I thought the study was interesting because it acts like a checkpoint on the HPC container journey. The number and types of questions seemed reasonable and not overlong. From this survey, I think it is safe to say that containers are being used in HPC, which I believe is a good thing.

Generally, people tend to use three container image types: Docker, Singularity/Apptainer, and to perhaps a smaller degree, Podman, along with their runtimes. That’s not to say that the other options aren’t useful, but the majority of responses seem to circle those three image types.

Although people use containers every day, they still encounter some challenges or issues with HPC containers in general, such as problems with MPI and GPUs in the container and coordinating with the host.

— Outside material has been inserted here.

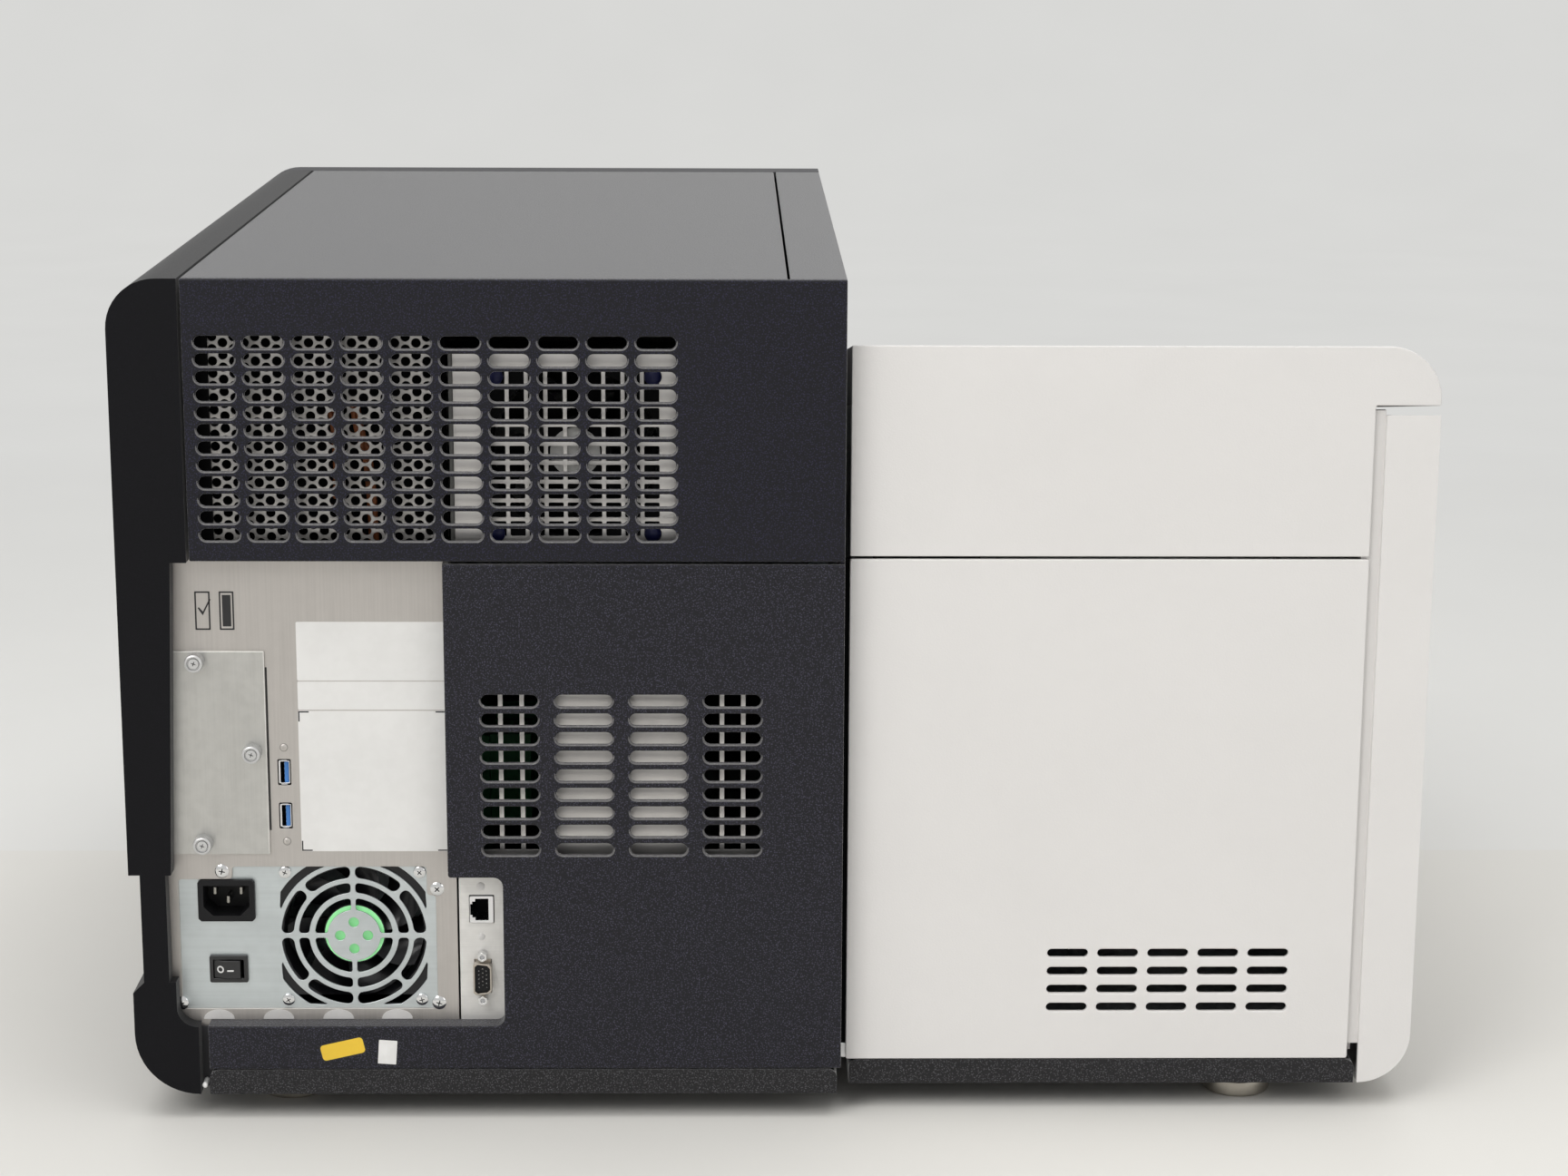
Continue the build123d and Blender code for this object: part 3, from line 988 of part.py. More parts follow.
def chiller_door():
    """Drop-down door of the chiller with its hinge barrel and pull."""
    x0, x1 = CHILLER_X[0] + EAR_T + RUN, CHILLER_X[1] - EAR_T - RUN
    y, z = CHILLER_PIVOT
    face = CHILLER_Y[0] - RUN
    front = face - CHILLER_DOOR_T
    door = block(x0, x1, front, face, z + 3, CHILLER_TOP - 2)
    door += prism_x(x0, x1, y, z, BARREL_R, PIN_SIDES)
    door += block(x0 + 35, x1 - 35, front - 4, front, CHILLER_TOP - 14, CHILLER_TOP - 8)
    return door - rod_x(x0 - 1, x1 + 1, y, z, PIN_R + SHAFT_CLEARANCE)


def sipper_manifold():
    """Raised manifold with its needles, running on the guide rods."""
    plate = block(CHILLER_X[0], CHILLER_X[1], GUIDE_Y - 50, GUIDE_Y + 50, SIPPER_Z, SIPPER_Z + SIPPER_T)
    for x in GUIDE_X:
        bore_r = GUIDE_R + 2 * SHAFT_CLEARANCE
        plate -= prism_z(x, GUIDE_Y, SIPPER_Z - 1, SIPPER_Z + SIPPER_T + 1, bore_r, PIN_SIDES)
    r = NEEDLE_R
    for at in needle_spots():
        plate += block(at.X - r, at.X + r, at.Y - r, at.Y + r, CHILLER_TOP + NEEDLE_GAP, SIPPER_Z)
    return plate


def sipper_handle():
    """Handle that raises and lowers the manifold."""
    front = GUIDE_Y - 50
    x0, x1 = CHILLER_X[0] + 20, CHILLER_X[1] - 20
    bar_y, mid = front - HANDLE_REACH, SIPPER_Z + SIPPER_T / 2
    handle = prism_x(x0, x1, bar_y, mid, HANDLE_R, 16)
    for x in (x0, x1 - 8):
        handle += block(x, x + 8, bar_y, front, SIPPER_Z, SIPPER_Z + SIPPER_T)
    return handle


def waste_bottle():
    """Square waste bottle with its screw cap."""
    x0, y0 = LINER_X[1] - BOTTLE_INSET[0], LINER_Y[0] + BOTTLE_INSET[1]
    top = DECK_Z - BOTTLE_DROP
    shoulder = top - 26
    body = block(x0, x0 + BOTTLE_W, y0, y0 + BOTTLE_W, FLOOR_Z, shoulder)
    body = chamfer(body.edges().filter_by(Axis.Z), BOTTLE_R)
    x, y = x0 + BOTTLE_W / 2, y0 + BOTTLE_W / 2
    return body + prism_z(x, y, shoulder, top - 18, 15.0, 12) + prism_z(x, y, top - 18, top, 20.0, 16)


def chiller_heat_sink():
    """Finned heat sink behind the chiller."""
    x0, x1 = CHILLER_X[0] + 18, CHILLER_X[1] - 18
    y0 = LINER_Y[1]
    sink = block(x0, x1, y0, y0 + 8, BASE_TOP, CHILLER_TOP)
    fins = 8
    for index in range(fins):
        x = x0 + (x1 - x0 - 3) * index / (fins - 1)
        sink += block(x, x + 3, y0 + 8, y0 + 60, BASE_TOP, CHILLER_TOP)
    return sink


def syringe_pump():
    """Syringe pump with two syringes on its face."""
    x0, x1 = LINER_X[1] - 125, LINER_X[1] - 15
    y0, y1 = LINER_Y[1] + 40, LINER_Y[1] + 130
    low, high = BASE_TOP + PUMP_RISE, DECK_Z - PUMP_DROP
    pump = block(x0, x1, y0, y1, BASE_TOP, DECK_Z - 15)
    for x in (x0 + 30, x1 - 30):
        pump += prism_z(x, y1 + 12, low + 10, high - 15, 9.0, 8)
        for z0, z1 in ((high - 15, high), (low, low + 10)):
            pump += block(x - 12, x + 12, y1, y1 + 22, z0, z1)
    return pump


# ---- Flow cell compartment -------------------------------------------------------------------------------------------------
def flow_cell_deck():
    """Deck between the compartments, with the door's hinge posts and the stage rails."""
    x0, x1 = -X_OUT + 1, WHITE_X - 1
    front = WHITE_FRONT_Y + 1
    lip = rect(x0, x1, front, DOOR_FRONT_Y + 2)
    lip = fillet(corners(lip, x0, front), WHITE_CORNER_R - 1)
    deck = Pos(0, 0, DECK_Z) * extrude(lip, amount=DECK_T, dir=(0, 0, 1))
    deck += block(-X_OUT + COVER_T + 0.5, x1, DOOR_FRONT_Y + 2, LINER_Y[1] + 10, DECK_Z, DECK_TOP)
    y, z = UPPER_PIVOT
    for px0, px1 in POST_X:
        deck += block(px0, px1, y - 6, y + KNUCKLE_R, DECK_TOP, z)
        deck += prism_x(px0, px1, y, z, KNUCKLE_R, PIN_SIDES)
    for inset in RAIL_INSET:
        rail_y = STAGE_Y + inset
        deck += block(LINER_X[0] + 20, LINER_X[1] - 14, rail_y - RAIL / 2, rail_y + RAIL / 2, DECK_TOP, STAGE_Z)
    return deck


def flow_cell_stage():
    """Stage on the rails, with the flow cell's seat, clamp ears and button well."""
    w, d, h = STAGE_SIZE
    stage = block(STAGE_X, STAGE_X + w, STAGE_Y, STAGE_Y + d, STAGE_Z, STAGE_TOP)
    stage -= block(CLAMP_X[0] - 8, CLAMP_X[1] + 8, STAGE_Y + 12, STAGE_Y + 40, STAGE_TOP - 1.2, STAGE_TOP + 1)
    well_r = (BUTTON_R + RUN) / cos(radians(180 / BUTTON_SIDES))
    stage -= prism_z(*BUTTON_AT, STAGE_TOP - 7, STAGE_TOP + 1, well_r, BUTTON_SIDES)
    y, z = CLAMP_PIVOT
    for x in (CLAMP_X[0] - 5, CLAMP_X[1] + 1):
        stage += block(x, x + 4, y - 4, y + 5, STAGE_TOP, z + 4)
    return stage + prism_x(CLAMP_X[0] - 2, CLAMP_X[1] + 2, y, z, CLAMP_PIN_R, PIN_SIDES)


def flow_cell_clamp():
    """Clamp frame that holds the flow cell down, turning on the stage's pin."""
    y, z = CLAMP_PIVOT
    x0, x1 = CLAMP_X[0] + RUN, CLAMP_X[1] - RUN
    low = STAGE_TOP + RUN
    clamp = block(x0, x1, STAGE_Y + 6, y, low, low + CLAMP_T)
    clamp -= block(x0 + 10, x1 - 10, STAGE_Y + 14, STAGE_Y + 38, low - 1, low + CLAMP_T + 1)
    clamp += prism_x(x0, x1, y, z, CLAMP_PIN_R + 1.8, PIN_SIDES)
    return clamp - rod_x(x0 - 1, x1 + 1, y, z, CLAMP_PIN_R + SHAFT_CLEARANCE)


def release_button():
    return prism_z(*BUTTON_AT, STAGE_TOP - 3.5, STAGE_TOP + 4, BUTTON_R, BUTTON_SIDES)


def imaging_head():
    """Imaging head over the inner end of the stage, with its objective."""
    x1 = UPPER_LUGS[1][0] - 3
    x0 = x1 - HEAD_W
    y0, foot_y = STAGE_Y - 28, UPPER_PIVOT[0] - 18
    low, high = STAGE_TOP + HEAD_GAP, STAGE_TOP + HEAD_GAP + 40
    head = block(x0, x1, y0, foot_y, low, high) + block(x0, x1, foot_y, foot_y + 45, DECK_TOP, high)
    x, y = (x0 + x1) / 2, STAGE_Y + 40
    return head + prism_z(x, y, low - 7, low, 14.0, 16) + prism_z(x, y, low - 9, low - 7, 9.0, 12)


NODES = {
    "base_tray_black": base_tray_black,
    "base_tray_white": base_tray_white,
    "baseplate": baseplate,
    "leveling_feet": leveling_feet,
    "black_side_cover": black_side_cover,
    "top_cover": top_cover,
    "divider_panel": divider_panel,
    "rear_cover_upper": rear_cover_upper,
    "rear_cover_lower": rear_cover_lower,
    "io_panel": io_panel,
    "access_plate": access_plate,
    "thumb_screw_upper": lambda: thumb_screw(0),
    "thumb_screw_middle": lambda: thumb_screw(1),
    "thumb_screw_lower": lambda: thumb_screw(2),
    "usb_sockets": usb_sockets,
    "port_bracket": port_bracket,
    "ethernet_jack": ethernet_jack,
    "video_connector": video_connector,
    "psu_case": psu_case,
    "psu_screws": psu_screws,
    "psu_fan_frame": psu_fan_frame,
    "psu_fan_rotor": psu_fan_rotor,
    "power_inlet": power_inlet,
    "inlet_pins": inlet_pins,
    "switch_frame": switch_frame,
    "switch_rocker": switch_rocker,
    "fan_mount_plate": fan_mount_plate,
    "rear_fan_frame": rear_fan_frame,
    "rear_fan_rotor": rear_fan_rotor,
    "rear_fan_guard": rear_fan_guard,
    "perforated_shield": perforated_shield,
    "vent_baffle": vent_baffle,
    "front_bezel": front_bezel,
    "touch_screen": touch_screen,
    "monitor_module": monitor_module,
    "status_bar": status_bar,
    "front_usb_socket": front_usb_socket,
    "main_board": main_board,
    "disk_drive": disk_drive,
    "equipment_shelf": equipment_shelf,
    "optics_housing": optics_housing,
    "white_upper_cover": white_upper_cover,
    "white_rear_panel": white_rear_panel,
    "white_side_cover": white_side_cover,
    "flow_cell_door": flow_cell_door,
    "reagent_door": reagent_door,
    "hinge_pins": hinge_pins,
    "reagent_liner": reagent_liner,
    "reagent_chiller": reagent_chiller,
    "chiller_door": chiller_door,
    "sipper_manifold": sipper_manifold,
    "sipper_handle": sipper_handle,
    "waste_bottle": waste_bottle,
    "chiller_heat_sink": chiller_heat_sink,
    "syringe_pump": syringe_pump,
    "flow_cell_deck": flow_cell_deck,
    "flow_cell_stage": flow_cell_stage,
    "flow_cell_clamp": flow_cell_clamp,
    "release_button": release_button,
    "imaging_head": imaging_head,
}

for name, make in NODES.items():
    export_step(make(), f"parts/{name}.step")
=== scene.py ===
"""Benchtop sequencer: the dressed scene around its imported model.

Lengths are millimetres in the model's own frame: +X to the right seen from the front, +Y to the rear,
+Z up. Meshes, camera and lamps are in metres.
"""

import json
import logging
import math
from dataclasses import dataclass, replace
from enum import Enum
from typing import Callable, Dict, List, Optional, Sequence, Tuple

import bmesh
import bpy
from mathutils import Matrix, Vector


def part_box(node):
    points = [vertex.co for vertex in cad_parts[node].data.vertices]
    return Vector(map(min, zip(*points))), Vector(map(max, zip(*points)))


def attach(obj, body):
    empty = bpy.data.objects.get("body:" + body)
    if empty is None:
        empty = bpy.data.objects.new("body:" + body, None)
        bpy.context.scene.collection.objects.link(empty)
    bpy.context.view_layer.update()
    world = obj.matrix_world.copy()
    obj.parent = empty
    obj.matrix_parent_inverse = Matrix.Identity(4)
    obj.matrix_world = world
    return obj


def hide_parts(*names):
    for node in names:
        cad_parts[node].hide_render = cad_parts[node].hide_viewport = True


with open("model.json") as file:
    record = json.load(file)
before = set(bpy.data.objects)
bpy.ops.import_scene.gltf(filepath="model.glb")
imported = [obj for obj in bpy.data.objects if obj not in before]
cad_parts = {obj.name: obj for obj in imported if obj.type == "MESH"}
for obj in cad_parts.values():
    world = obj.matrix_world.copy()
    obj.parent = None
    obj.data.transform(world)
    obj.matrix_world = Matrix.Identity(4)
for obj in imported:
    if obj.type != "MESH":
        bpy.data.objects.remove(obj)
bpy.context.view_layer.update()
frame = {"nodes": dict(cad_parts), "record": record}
LOG = logging.getLogger("sequencer")
MM = 0.001
Point = Tuple[float, float]
Place = Tuple[float, float, float]
Colour = Tuple[float, float, float]
Loop = List[Point]
Piece = bpy.types.Object
Node = bpy.types.Node
Output = bpy.types.NodeSocket
Sockets = bpy.types.bpy_prop_collection


# ---- Node boxes ----
@dataclass(frozen=True)
class Extent:
    """Lowest and highest corner of a node at rest."""

    x0: float
    x1: float
    y0: float
    y1: float
    z0: float
    z1: float

    @classmethod
    def of(cls, node: str) -> "Extent":
        """Reads a node's box from the frame."""
        low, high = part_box(node)
        pairs = [(low[i] / MM, high[i] / MM) for i in range(3)]
        return cls(*pairs[0], *pairs[1], *pairs[2])

    def outline(self, corner: float, steps: int) -> Loop:
        """Outline of the box in X and Z with round corners."""
        return round_rect(self.x0, self.x1, self.z0, self.z1, corner, steps)


# ---- Outlines in X and Z ----
def arc(x: float, z: float, r: float, start: float, end: float, steps: int) -> Loop:
    """Points along an arc, both ends among them.

    Args:
        x: Centre in X.
        z: Centre in Z.
        r: Radius.
        start: First angle in degrees.
        end: Last angle in degrees.
        steps: Number of chords.

    Returns:
        The points.
    """
    turns = [math.radians(start + (end - start) * i / steps) for i in range(steps + 1)]
    return [(x + r * math.cos(t), z + r * math.sin(t)) for t in turns]


def circle(x: float, z: float, r: float, steps: int) -> Loop:
    """Closed circle as a loop of points."""
    return arc(x, z, r, 0.0, 360.0, steps)[:-1]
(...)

Also, people have questions about the security of containers and how to manage them securely. I understand their pain because when containers started to be used for HPC, security was a question at the top of my mind, and in some cases, I could find no solutions to improve security.

Finally, people are looking for new tools or features that allow them to build, manage, store in repositories, and maintain containers.

All three categories of issues can be addressed with better and more documentation from the community that is more broadly disseminated. These documents should have a number of examples with thorough explanations so that people can learn by doing. With these developments, I think 80% of the issues can be addressed with little to no code being developed so that anyone can contribute.

Contributions can come by writing general documentation, creating additional and better examples, proofing the documents and examples, giving talks, perhaps putting these talks on social media, and creating pre-made containers – or at least instructions on how to make containers for common tasks, common applications, or both. Performing maintenance and updates of container images and recipe files is very important, as well, so that you’re not creating one-time solutions. Although it takes effort, keep updating the container. Above all, testing what people create is very important. Without testers, circumstances won’t improve.